When those beliefs pile up, the emotional response starts to feel justified—and inevitable.
So the practical skill becomes this: interrupt the meaning-making long enough to choose a different response.
Tool #1: The 30-second reset that prevents a blow-up
Davis offers a simple line that functions like a circuit breaker:
“There is a world in which their behavior makes sense.”
This doesn’t excuse behavior. It reduces your reactivity by forcing your brain to search for context instead of threat.
How to use it in the moment (30 seconds)
- Pause and repeat the line silently.
- Ask: What might they be trying to protect, avoid, or achieve?
- Pick one plausible explanation—just one.
- Re-enter the conversation with curiosity instead of accusation.
Why it works
When you can locate a “world where it makes sense,” you’re shifting from judgment to understanding, which changes your tone, your pacing, and your ability to problem-solve. In the transcript, Davis describes how this shift transformed a stalled decision (a child stuck choosing a project topic) into a coaching moment about values, uncertainty, and decision-making.
Try it today: Choose one recurring trigger—morning routines, bedtime, homework, sibling conflict—and practice the line once per day for a week. The goal isn’t perfect calm; it’s fewer escalations and faster repair.
Tool #2: “Meet them where they are” before you try to lead
If you’ve ever told someone “calm down” and watched them escalate, you’ve seen the core principle: people don’t follow you when they feel unseen.
Davis’s reset is simple:
Acknowledge their reality first—emotionally, not just logically.
Examples:
- “That felt really unfair to you.”
- “You’re frustrated with me right now. I get it.”
- “You really wanted it to go differently.”
Only after validation do you guide:
- “Okay—now let’s solve it together.”
- “Here’s what we can do next.”
Why this earns trust
This resembles reflective listening approaches used in evidence-based communication methods like motivational interviewing, where accurate reflection builds rapport and reduces resistance.
In practice: You’re not surrendering authority—you’re building the bridge that makes influence possible.
Tool #3: “Go meta” to break generational patterns
One of the most practical parts of the conversation is Davis’s method for recognizing unconscious patterns—tone, withdrawal, control, conflict style—especially when you feel, “I can’t believe I did that again.”
He recommends a perspective shift often called self-distancing: stepping outside the moment and observing yourself as if you were watching a scene.
The 3-minute “outside the box” review
After a tough interaction:
- Replay it like a movie from a third-person view.
- Describe it using third-person language (“He raised his voice.

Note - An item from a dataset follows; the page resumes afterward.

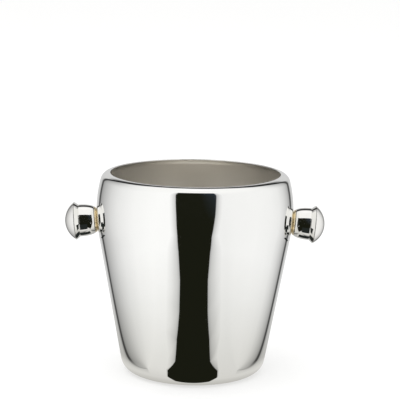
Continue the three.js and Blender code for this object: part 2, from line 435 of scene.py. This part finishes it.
def makePail():
    low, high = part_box("bucket_shell")
    radius = (high[1] - low[1]) / 2
    outside = pailSkin(0, radius, high[2])
    inside = pailSkin(pail["sheet"], radius, high[2])
    # the sheet's edge: its two corners are rounded, and a short flat is left between them
    outer, inner = Vector(outside[-1]), Vector(inside[-1])
    through = (inner - outer).normalized()
    ahead = Vector((through.y, -through.x)) * pail["edgeRound"]
    if ahead.x > 0:
        ahead = -ahead
    edge = []
    for corner, into, back in ((outer, through, False), (inner, -through, True)):
        bend = [
            corner + into * pail["edgeRound"] * (1 - cos(turn)) + ahead * sin(turn)
            for turn in (pi / 8, pi / 4, 3 * pi / 8, pi / 2)
        ]
        edge += bend[::-1] if back else bend
    outline = outside + [tuple(place) for place in edge] + inside[::-1]
    lastOuter = len(outside) + len(edge) - 1
    shell = turnedPiece(
        "spunPail", outline, pail["segments"], [mirrorSteel, innerSteel],
        bandSlot=lambda i: 0 if i < lastOuter else 1,
    )
    for side in ("left", "right"):
        axis = KnobAxis(side)
        start, end = pail["holeDepth"]
        hole = axis.bore("neck_collar")
        bit = [(0, start), (hole, start), (hole, end), (0, end)]
        drill = turnedPiece(side + "Drill", bit, pail["holeSegments"], [innerSteel])
        drill.matrix_world = axis.placement()
        cut = shell.modifiers.new(side + "Hole", "BOOLEAN")
        cut.operation = "DIFFERENCE"
        cut.solver = "EXACT"
        cut.object = drill
    applyModifiers(shell)
    for side in ("left", "right"):
        drill = bpy.data.objects[side + "Drill"]
        bpy.data.objects.remove(drill, do_unlink=True)
    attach(shell, "root")
    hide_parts("bucket_shell")
    return shell


makePail()
print("pail spun")


# the knobs and their fixings, built along the axis and placed on each side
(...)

She shut down.”)
- Ask: Why did it go that way? What was each person protecting or needing?
- Identify one “next time” pivot (a phrase, a pause, a boundary, a repair).
Why it works
Research on self-distancing suggests it can reduce emotional reactivity and support more adaptive reflection compared to replaying events from an immersed, first-person perspective.

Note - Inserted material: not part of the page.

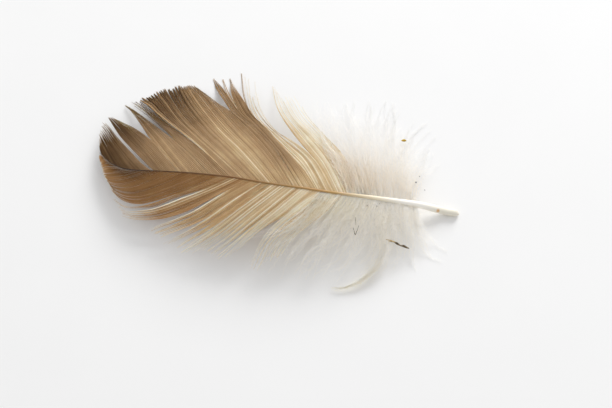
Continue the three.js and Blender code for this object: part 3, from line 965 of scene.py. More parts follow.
def give_map(mesh, barb_count):
    """A map with a strip for each barb, root to tip. A barbule lies where it grows from its barb."""
    values = {}
    for name in ("reach", "row", "across", "shift"):
        values[name] = np.empty(len(mesh.vertices), np.float32)
        mesh.attributes[name].data.foreach_get("value", values[name])
    corners = np.empty(len(mesh.loops), np.int32)
    mesh.loops.foreach_get("vertex_index", corners)
    lengthwise = MAP_MARGIN + (1 - 2 * MAP_MARGIN) * np.clip(values["reach"] + values["shift"], 0, 1)
    upward = (values["row"] + STRIP_MARGIN + (1 - 2 * STRIP_MARGIN) * values["across"]) / barb_count
    places = np.column_stack([lengthwise, upward])[corners]
    layer = mesh.uv_layers.new(name=MAP_NAME)
    layer.uv.foreach_set("vector", places.astype(np.float32).ravel())


def set_input(modifier, name, value):
    """Sets a modifier's input by the identifier of the socket with that name."""
    for item in modifier.node_group.interface.items_tree:
        if item.item_type == "SOCKET" and item.in_out == "INPUT" and item.name == name:
            modifier[item.identifier] = value
            return
    raise KeyError(name)


def grow(name, barbs, section, barbule, material, **inputs):
    """Grows barbs into a finished plain mesh by the node tree, and rides it on the feather's body."""
    source = barbs.object(name + "_lines")
    modifier = source.modifiers.new("Barbs", "NODES")
    modifier.node_group = bpy.data.node_groups.get(BARB_TREE) or barb_tree()
    set_input(modifier, "Barb section", section)
    set_input(modifier, "Barbule", barbule)
    set_input(modifier, "Keratin", material)
    for key, value in inputs.items():
        set_input(modifier, key.replace("_", " ").capitalize(), value)
    bpy.context.view_layer.update()
    evaluated = source.evaluated_get(bpy.context.evaluated_depsgraph_get())
    mesh = bpy.data.meshes.new_from_object(evaluated)
    mesh.name = name
    give_map(mesh, len(barbs.lines))
    for extra in (source, section, barbule):
        bpy.data.objects.remove(extra)
    finish_piece(name, mesh, "feather")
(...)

This is especially useful for dads because it creates a repeatable pathway from shame (“I messed up”) to learning (“Here’s the pattern; here’s the pivot”).
A daily “pattern interrupt” that changes your whole day
Davis also emphasizes something many high-achieving parents overlook: the mind is not separate from the body. A small physical shift can dramatically lower trigger sensitivity.

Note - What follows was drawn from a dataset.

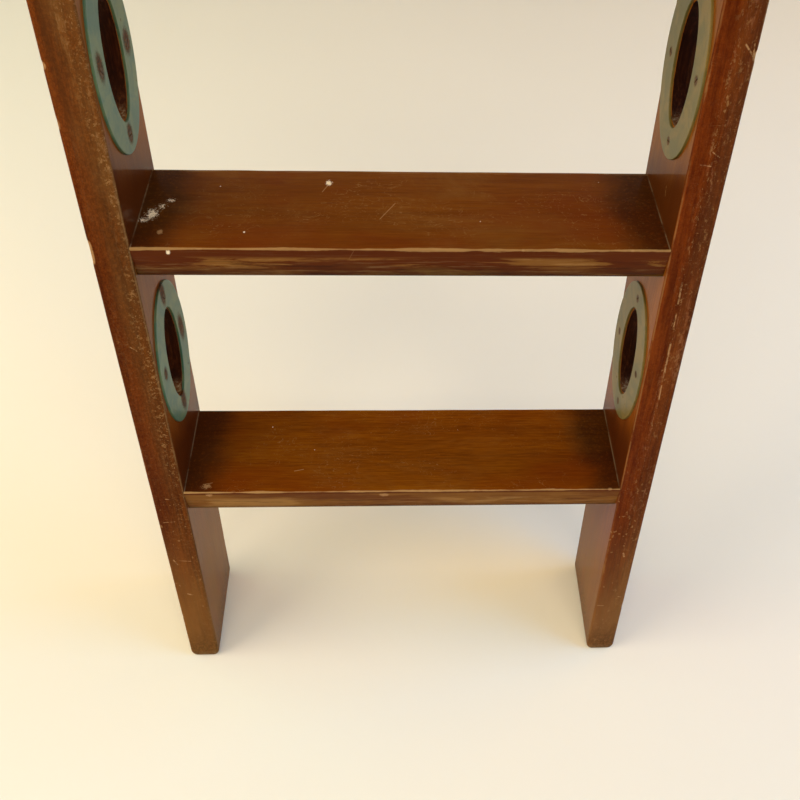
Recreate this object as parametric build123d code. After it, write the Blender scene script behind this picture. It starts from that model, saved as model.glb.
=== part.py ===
from build123d import *
import math
import os

# A ladder shelf: two leaning stiles with four treads housed and screwed between them.
# Oval hand-holds pass through the stiles between the treads, and thin oval plates trim
# them on the stiles' inner faces. Millimetres, +X to the right, +Y towards the wall, +Z up.
# The origin is on the floor, midway between the stiles and midway between the front of the
# feet and the wall.

# Overall size
clear_width = 440.0
overall_height = 1190.0
lean_angle = 12.3

# Stiles
stile_thickness = 32.0
stile_width = 112.0
stile_edge_radius = 2.0
foot_edge_radius = 5.0
top_corner_radius = 40.0
wall_cut_height = 60.0

# Treads
tread_count = 4
first_tread_height = 258.0
tread_rise = 261.0
tread_thickness = 32.0
tread_nosing_radius = 8.0
tread_edge_radius = 1.0
housing_depth = 10.0
housing_setback = 14.0

# Hand-holds and their trim plates
handhold_length = 92.0
handhold_width = 46.0
handhold_from_front = 57.0
handhold_edge_radius = 5.0
plate_length = 145.0
plate_width = 106.0
plate_thickness = 2.0
plate_edge_radius = 0.6
plate_setback = 2.0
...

He suggests brief exercise as a reliable interrupt—even 10 minutes, even without getting “super sweaty”—because it changes physiology and can lower anxiety and irritability. Meta-analyses support that acute bouts of exercise can reduce state anxiety (often modestly, but meaningfully).
Other pattern interrupts he names:
- a quick breathing reset
- a perspective shift
- laughter (when it’s respectful—not at someone)
Translation: You don’t need a perfect day. You need a reset that keeps one hard moment from hijacking the next three hours.
The language shift that changes your child’s response
When Stacey asks for a specific “NLP language shift,” Davis gives a powerful answer:
Don’t chase perfect scripts. Change your mindset—your language will follow.
Then he offers a practical curiosity frame:
- Instead of “Why did you do that?”
try “Help me understand what happened.” - Get specific:
- “What specifically felt unfair?”
- “Who specifically are you worried will judge you?”
- “What part is the hardest right now?”
Specificity turns vague emotion into a solvable problem—and curiosity lowers defensiveness.
For the dad who feels “I already messed up”
Davis’s most grounding reframe is this:
When your goal involves another person, it’s not fully in your control.
That doesn’t mean you’re powerless. It means you focus on:
- What is within my control that moves this in the right direction?
- How will I know I’m making progress?
- What are my process goals (skills), not just outcome goals?
This is how you move from desperation to strategy—and from guilt to consistent repair.
A simple one-week practice plan
If you want to turn these ideas into real change, don’t do all of them at once. Choose one and build it into your reflexes.
Days 1–2: The 30-second “world where it makes sense” reset
Use it once per day during a known trigger.
Days 3–4: Meet them where they are
Validate first, then guide.
Day 5: Go meta (3 minutes)
Review one difficult interaction from the “observer” perspective.
Weekend: One curiosity conversation
Ask one “what specifically…” question when your child is upset.
Reflection
Dads don’t need to become “softer.” They need to become more skilled—especially at the moment where stress turns into tone, control, or shutdown.
The tools Josh Davis describes are small on purpose: 30 seconds, one sentence, one perspective shift. That’s the point. When you’re parenting in real life—late, tired, triggered—simple tools are the ones you’ll actually use.
And over time, those tiny pattern interrupts become something bigger: a home where your child experiences you as steady—not perfect, but safe.